Like all good finishes, especially ones that end feuds, the disparate threads need to be pulled together to make a satisfying conclusion. As Youngblood applied the Clutch to Kernodle – taught by Jim Nelson – and Steamboat had Slaughter in the sleeperhold – a hold that Johnny Weaver had taught both faces – the challengers seemed in control. Using the cage as a weapon, Slaughter managed to break the sleeper, before absolutely nailing Youngblood with the Slaughter Cannon clothesline, a version of which had put Jay on the shelf several months earlier. Each layer of what had been established escalated the tension to its absolute highest before the ending.

The actual pin was somewhat anticlimactic in hindsight: Slaughter dragged the KO-ed Kernodle onto Youngblood, only for Steamboat to reverse the pin and win the titles. Perhaps sensing the opportunity to wring every last dollar out of this match, the booking of the finish looked to keep Slaughter and Kernodle strong. Indeed, though this was sold as The Final Conflict, the two teams were still fighting each other two months later, even returning to the Greensboro Coliseum for another steel cage match in May. Around the horn, some fans even got to see the version of the gimmick that saw Slaughter and Kernodle come out on top.

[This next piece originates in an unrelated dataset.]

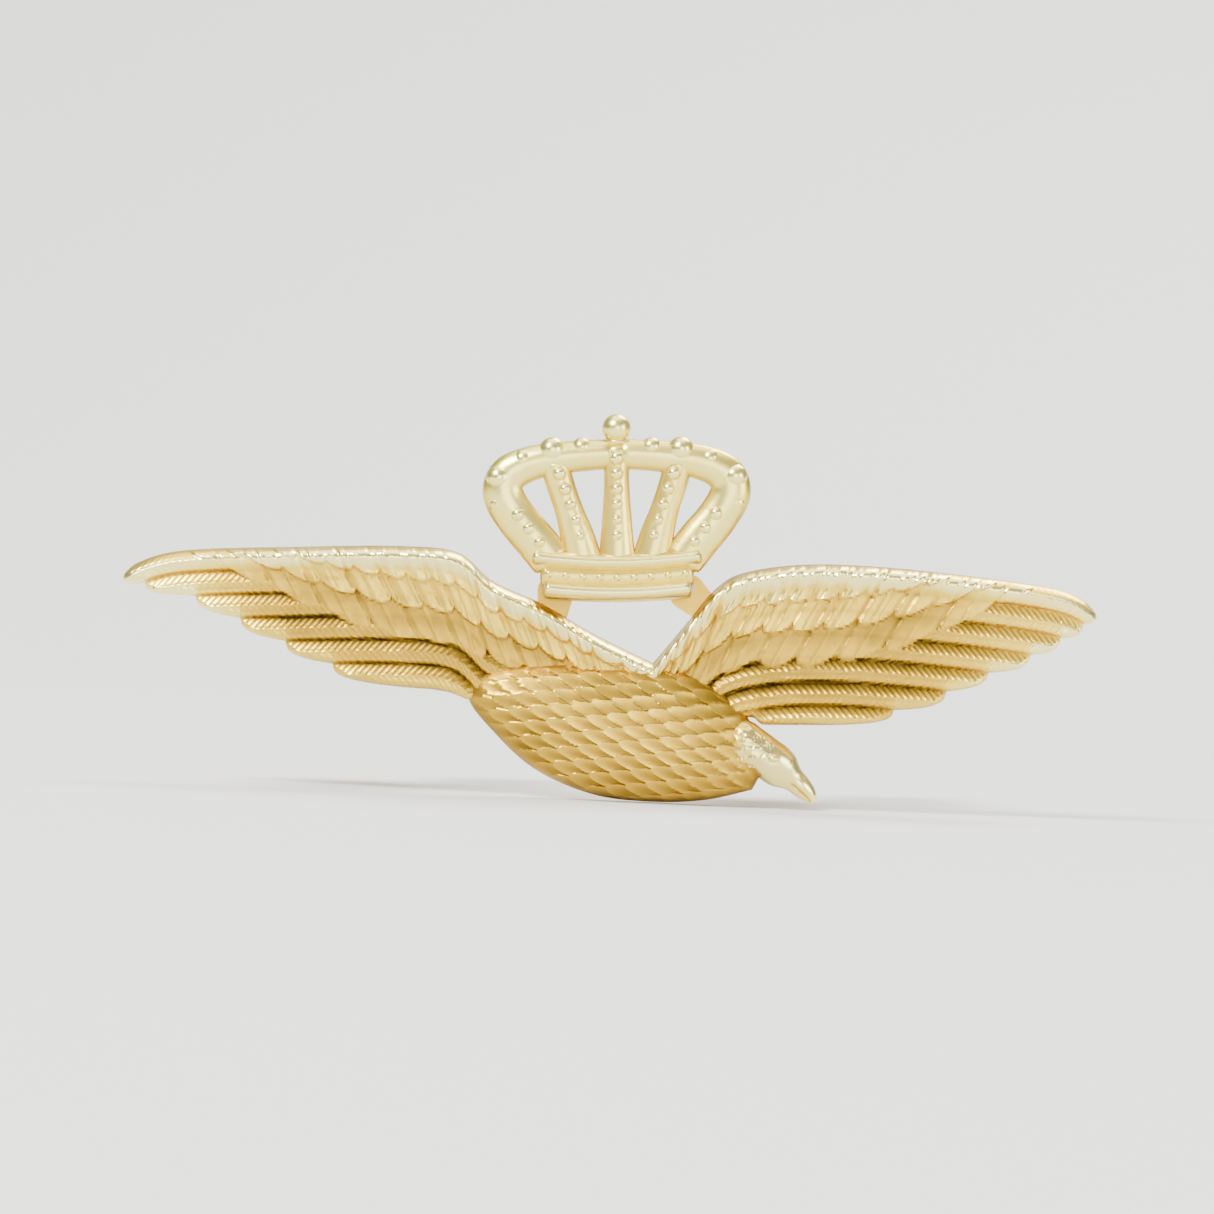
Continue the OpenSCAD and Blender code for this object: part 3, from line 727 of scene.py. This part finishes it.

Ultimately, however, the fans had witnessed their team overcoming all of the obstacles of the past several months to overthrow the arrogant heel champions. A feud that was apparently written down by Slaughter and Kernodle whilst travelling between shows had done exactly what they had planned: find a way to make money.

Enough money and interest, in fact, to spark an idea on a grander scale from those in positions of authority. The Final Conflict was such a success, considering not only the number of fans in attendance but the number of people who were turned away, that it served as the inspiration for Starrcade ‘83, the event that largely popularised the use of closed-circuit television broadcasting. If only for its role in the furthering of wrestling as an entertainment medium, Steamboat and Youngblood versus Slaughter and Kernodle deserves recognition – but it is also a damn good feud and match, well worth a revisit in all its glory.